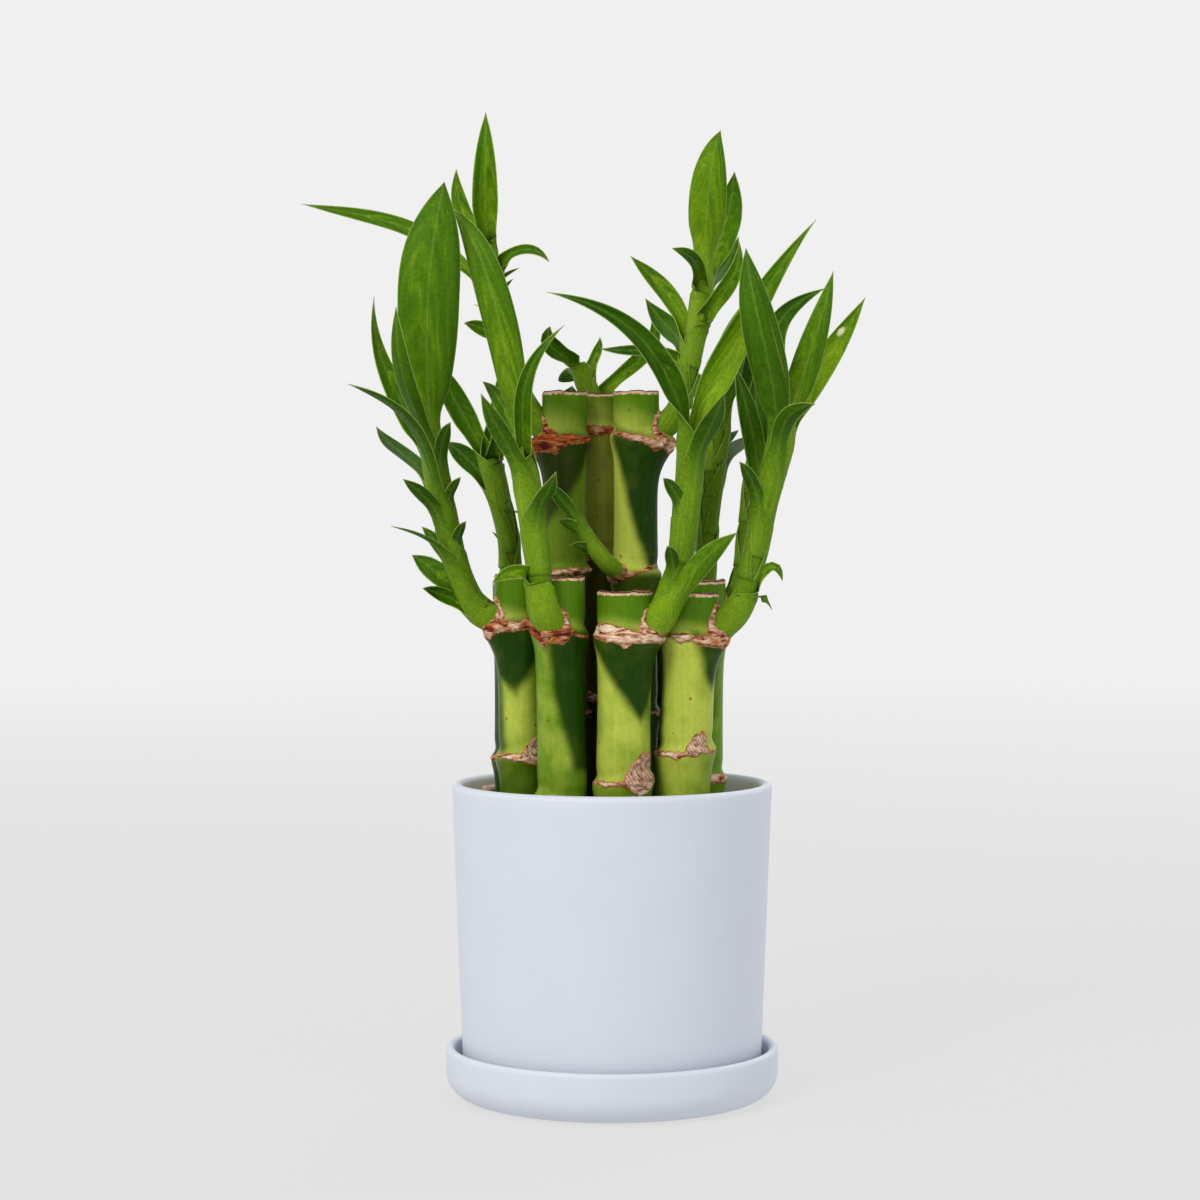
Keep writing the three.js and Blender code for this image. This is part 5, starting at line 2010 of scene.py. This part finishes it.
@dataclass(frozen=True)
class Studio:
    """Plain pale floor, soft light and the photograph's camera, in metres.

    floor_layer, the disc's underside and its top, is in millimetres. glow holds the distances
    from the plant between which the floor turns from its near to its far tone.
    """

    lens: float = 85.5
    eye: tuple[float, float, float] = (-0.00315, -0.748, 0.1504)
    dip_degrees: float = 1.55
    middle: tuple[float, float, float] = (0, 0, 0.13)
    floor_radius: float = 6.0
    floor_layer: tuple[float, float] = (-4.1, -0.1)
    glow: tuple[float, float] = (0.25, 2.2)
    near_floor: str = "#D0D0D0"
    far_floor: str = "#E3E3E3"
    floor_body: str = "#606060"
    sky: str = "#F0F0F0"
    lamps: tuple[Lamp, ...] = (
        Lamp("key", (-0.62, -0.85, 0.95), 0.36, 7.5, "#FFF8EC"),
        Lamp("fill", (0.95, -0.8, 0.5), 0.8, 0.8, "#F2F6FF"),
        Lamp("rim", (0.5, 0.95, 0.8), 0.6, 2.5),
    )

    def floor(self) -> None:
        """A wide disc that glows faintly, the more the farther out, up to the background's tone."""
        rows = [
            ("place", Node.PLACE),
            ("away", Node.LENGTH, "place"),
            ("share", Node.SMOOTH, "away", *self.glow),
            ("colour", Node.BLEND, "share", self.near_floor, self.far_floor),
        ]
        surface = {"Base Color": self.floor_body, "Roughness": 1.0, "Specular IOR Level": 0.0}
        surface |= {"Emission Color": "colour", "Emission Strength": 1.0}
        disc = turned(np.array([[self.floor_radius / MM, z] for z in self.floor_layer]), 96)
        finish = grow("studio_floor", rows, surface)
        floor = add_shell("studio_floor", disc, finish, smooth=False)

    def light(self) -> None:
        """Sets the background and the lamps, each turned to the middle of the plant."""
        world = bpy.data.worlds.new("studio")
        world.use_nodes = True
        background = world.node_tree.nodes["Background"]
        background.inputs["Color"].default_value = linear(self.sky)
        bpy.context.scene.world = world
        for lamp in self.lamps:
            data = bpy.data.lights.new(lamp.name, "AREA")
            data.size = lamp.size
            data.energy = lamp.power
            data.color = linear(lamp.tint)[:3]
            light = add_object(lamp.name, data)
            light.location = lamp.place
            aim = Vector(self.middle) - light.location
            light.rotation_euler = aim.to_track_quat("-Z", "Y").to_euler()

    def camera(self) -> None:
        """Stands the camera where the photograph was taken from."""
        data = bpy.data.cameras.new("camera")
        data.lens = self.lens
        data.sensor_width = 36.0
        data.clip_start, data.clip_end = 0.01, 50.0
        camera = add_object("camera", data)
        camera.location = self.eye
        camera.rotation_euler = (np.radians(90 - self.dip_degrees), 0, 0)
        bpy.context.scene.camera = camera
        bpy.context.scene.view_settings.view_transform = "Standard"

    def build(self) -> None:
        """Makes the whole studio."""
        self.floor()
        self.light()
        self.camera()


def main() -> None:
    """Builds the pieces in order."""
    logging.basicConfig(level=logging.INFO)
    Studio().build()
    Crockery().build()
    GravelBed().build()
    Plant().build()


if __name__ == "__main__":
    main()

==

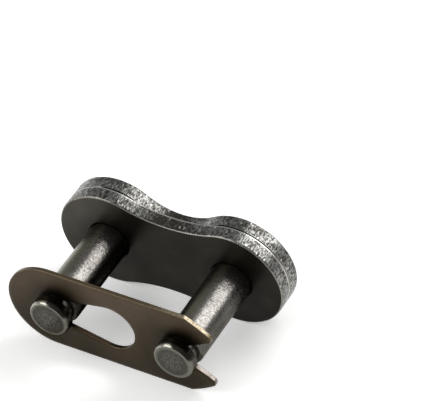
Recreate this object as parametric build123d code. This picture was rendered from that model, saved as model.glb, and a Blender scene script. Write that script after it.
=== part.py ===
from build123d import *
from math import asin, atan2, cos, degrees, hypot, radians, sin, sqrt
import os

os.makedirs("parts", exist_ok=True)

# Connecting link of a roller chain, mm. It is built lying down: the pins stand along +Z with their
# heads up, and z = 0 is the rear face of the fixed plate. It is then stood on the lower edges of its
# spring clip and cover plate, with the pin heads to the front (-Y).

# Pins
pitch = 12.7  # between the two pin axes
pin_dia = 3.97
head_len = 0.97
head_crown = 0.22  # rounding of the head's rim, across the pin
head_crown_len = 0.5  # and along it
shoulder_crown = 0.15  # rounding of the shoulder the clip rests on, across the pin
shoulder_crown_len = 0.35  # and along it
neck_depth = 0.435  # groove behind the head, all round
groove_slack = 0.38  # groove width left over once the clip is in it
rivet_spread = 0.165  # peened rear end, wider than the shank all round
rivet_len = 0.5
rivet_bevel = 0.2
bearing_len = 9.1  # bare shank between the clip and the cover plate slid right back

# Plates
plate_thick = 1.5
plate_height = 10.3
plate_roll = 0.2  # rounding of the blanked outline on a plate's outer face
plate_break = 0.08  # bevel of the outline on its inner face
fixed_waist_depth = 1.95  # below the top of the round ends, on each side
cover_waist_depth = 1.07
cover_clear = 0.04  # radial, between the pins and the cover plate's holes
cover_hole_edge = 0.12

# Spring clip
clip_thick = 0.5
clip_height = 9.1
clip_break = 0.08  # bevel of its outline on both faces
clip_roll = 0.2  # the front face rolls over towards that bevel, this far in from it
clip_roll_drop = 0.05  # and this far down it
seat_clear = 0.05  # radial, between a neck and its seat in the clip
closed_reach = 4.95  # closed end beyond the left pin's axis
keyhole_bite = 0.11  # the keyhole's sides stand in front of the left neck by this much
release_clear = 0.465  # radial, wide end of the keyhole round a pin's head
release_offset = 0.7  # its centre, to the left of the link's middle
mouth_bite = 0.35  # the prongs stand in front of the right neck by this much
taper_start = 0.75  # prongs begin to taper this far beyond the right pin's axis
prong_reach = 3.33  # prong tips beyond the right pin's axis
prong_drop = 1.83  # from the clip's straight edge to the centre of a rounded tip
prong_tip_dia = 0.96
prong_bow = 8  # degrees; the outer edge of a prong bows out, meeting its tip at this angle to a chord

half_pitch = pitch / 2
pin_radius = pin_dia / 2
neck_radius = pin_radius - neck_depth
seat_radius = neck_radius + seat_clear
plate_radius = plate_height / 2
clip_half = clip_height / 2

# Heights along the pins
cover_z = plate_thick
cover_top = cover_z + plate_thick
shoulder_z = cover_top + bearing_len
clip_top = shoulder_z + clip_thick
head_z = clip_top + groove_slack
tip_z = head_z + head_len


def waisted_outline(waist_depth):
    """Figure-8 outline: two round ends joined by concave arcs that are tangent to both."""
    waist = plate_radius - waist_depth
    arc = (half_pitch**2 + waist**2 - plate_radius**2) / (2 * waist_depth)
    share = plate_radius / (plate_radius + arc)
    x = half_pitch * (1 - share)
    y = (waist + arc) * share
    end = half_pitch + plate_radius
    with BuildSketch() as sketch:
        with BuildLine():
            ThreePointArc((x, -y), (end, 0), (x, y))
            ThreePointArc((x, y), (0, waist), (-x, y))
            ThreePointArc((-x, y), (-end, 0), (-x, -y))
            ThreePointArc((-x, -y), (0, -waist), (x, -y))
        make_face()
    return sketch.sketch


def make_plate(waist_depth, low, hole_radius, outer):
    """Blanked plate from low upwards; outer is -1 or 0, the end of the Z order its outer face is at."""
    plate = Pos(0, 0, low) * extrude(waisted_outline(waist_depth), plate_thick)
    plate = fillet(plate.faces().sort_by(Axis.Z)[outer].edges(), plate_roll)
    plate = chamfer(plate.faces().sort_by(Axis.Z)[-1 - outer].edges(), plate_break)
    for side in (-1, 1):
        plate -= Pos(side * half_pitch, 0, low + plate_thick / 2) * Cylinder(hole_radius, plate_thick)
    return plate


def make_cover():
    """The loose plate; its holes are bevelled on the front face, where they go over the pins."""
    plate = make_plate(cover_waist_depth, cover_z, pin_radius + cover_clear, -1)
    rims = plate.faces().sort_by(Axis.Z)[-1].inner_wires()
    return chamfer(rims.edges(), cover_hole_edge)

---

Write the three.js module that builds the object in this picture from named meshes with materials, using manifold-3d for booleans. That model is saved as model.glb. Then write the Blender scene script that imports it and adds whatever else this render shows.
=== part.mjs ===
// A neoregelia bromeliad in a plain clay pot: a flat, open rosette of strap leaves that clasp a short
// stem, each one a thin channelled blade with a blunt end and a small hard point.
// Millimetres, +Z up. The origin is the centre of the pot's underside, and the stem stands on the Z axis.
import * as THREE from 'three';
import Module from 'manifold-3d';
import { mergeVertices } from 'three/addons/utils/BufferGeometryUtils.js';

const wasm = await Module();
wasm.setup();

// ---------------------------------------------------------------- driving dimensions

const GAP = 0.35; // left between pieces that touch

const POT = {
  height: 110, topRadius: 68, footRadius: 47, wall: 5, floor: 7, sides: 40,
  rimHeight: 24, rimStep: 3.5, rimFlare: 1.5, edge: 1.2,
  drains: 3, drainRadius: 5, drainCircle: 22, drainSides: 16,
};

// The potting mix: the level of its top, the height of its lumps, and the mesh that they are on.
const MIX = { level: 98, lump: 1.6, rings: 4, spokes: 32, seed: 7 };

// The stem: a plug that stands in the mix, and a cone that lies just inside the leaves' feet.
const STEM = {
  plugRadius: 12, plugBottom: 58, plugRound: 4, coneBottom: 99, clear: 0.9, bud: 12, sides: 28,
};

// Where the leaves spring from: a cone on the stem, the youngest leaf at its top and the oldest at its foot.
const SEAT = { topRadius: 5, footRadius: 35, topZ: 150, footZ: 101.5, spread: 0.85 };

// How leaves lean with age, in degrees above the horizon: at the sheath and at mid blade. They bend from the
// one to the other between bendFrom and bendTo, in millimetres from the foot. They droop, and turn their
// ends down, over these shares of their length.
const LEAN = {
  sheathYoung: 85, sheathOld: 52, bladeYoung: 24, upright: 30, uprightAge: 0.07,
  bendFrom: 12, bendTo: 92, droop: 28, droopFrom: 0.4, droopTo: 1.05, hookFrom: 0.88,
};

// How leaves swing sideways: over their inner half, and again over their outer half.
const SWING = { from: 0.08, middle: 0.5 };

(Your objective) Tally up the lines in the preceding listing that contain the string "model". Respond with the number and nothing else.

(Response to this task) 2